Il n’est, cependant, pas tenu de garantir le vice caché connu de l’acheteur ni le vice apparent; est apparent le vice qui peut être constaté par un acheteur prudent et diligent sans avoir besoin de recourir à un expert.
[16] Électro étant un vendeur professionnel, il existe une présomption que le bien est affecté d’un vice au moment de la vente lorsque le mauvais fonctionnement du bien survient prématurément :
1729. En cas de vente par un vendeur professionnel, l’existence d’un vice au moment de la vente est présumée, lorsque le mauvais fonctionnement du bien ou sa détérioration survient prématurément par rapport à des biens identiques ou de même espèce; cette présomption est repoussée si le défaut est dû à une mauvaise utilisation du bien par l’acheteur.
[17] Le contrat en étant un de consommation, Électro est également tenue aux garanties prévues aux articles 37 et 38 de la Loi sur la protection du consommateur[2] (L.P.C.) :
37. Un bien qui fait l’objet d’un contrat doit être tel qu’il puisse servir à l’usage auquel il est normalement destiné.
38. Un bien qui fait l’objet d’un contrat doit être tel qu’il puisse servir à un usage normal pendant une durée raisonnable, eu égard à son prix, aux dispositions du contrat et aux conditions d’utilisation du bien.
[18] Monsieur Maltais soutient que la seule cause du bruit effectué par la laveuse est, selon lui, une mauvaise utilisation par madame Pinette qui a sans doute surchargé l’appareil.
[19] Le Tribunal ne peut retenir cet argument puisque, d’une part, la preuve non contestée est à l’effet que la laveuse faisait du bruit dès la première journée.
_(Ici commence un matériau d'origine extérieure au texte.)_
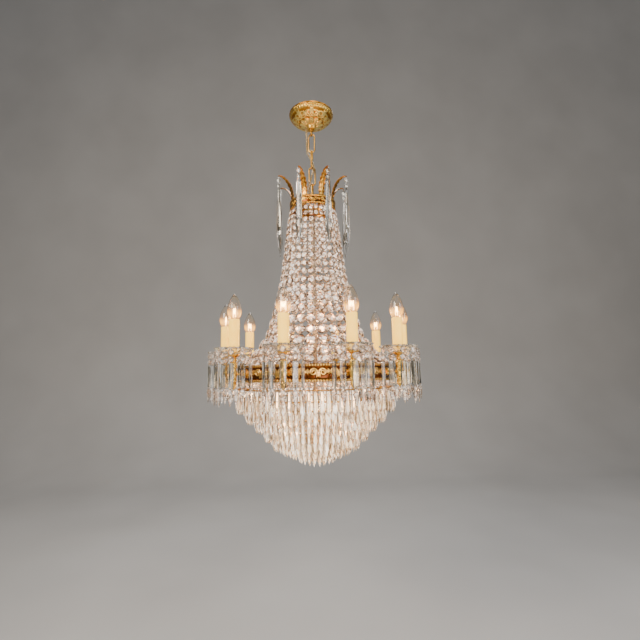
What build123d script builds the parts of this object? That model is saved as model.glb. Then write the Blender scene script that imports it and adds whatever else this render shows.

D’autre part, monsieur Maltais a admis, à l’audience, ne pas se rappeler de cet appareil en particulier.
[20] Le Tribunal est convaincu, suivant la prépondérance de la preuve, que la laveuse ne peut servir à l’usage auquel elle est normalement destinée ni à un usage normal pendant une durée raisonnable eu égard à son prix.
[21] Le Tribunal conclut d’ailleurs que la vente a effectivement été conclue au prix de 850$ puisque le témoignage de madame Pinette est crédible à cet égard. D’ailleurs, Électro ne peut s’en prendre qu’à elle si le prix de la transaction n’est pas inscrit sur sa facture.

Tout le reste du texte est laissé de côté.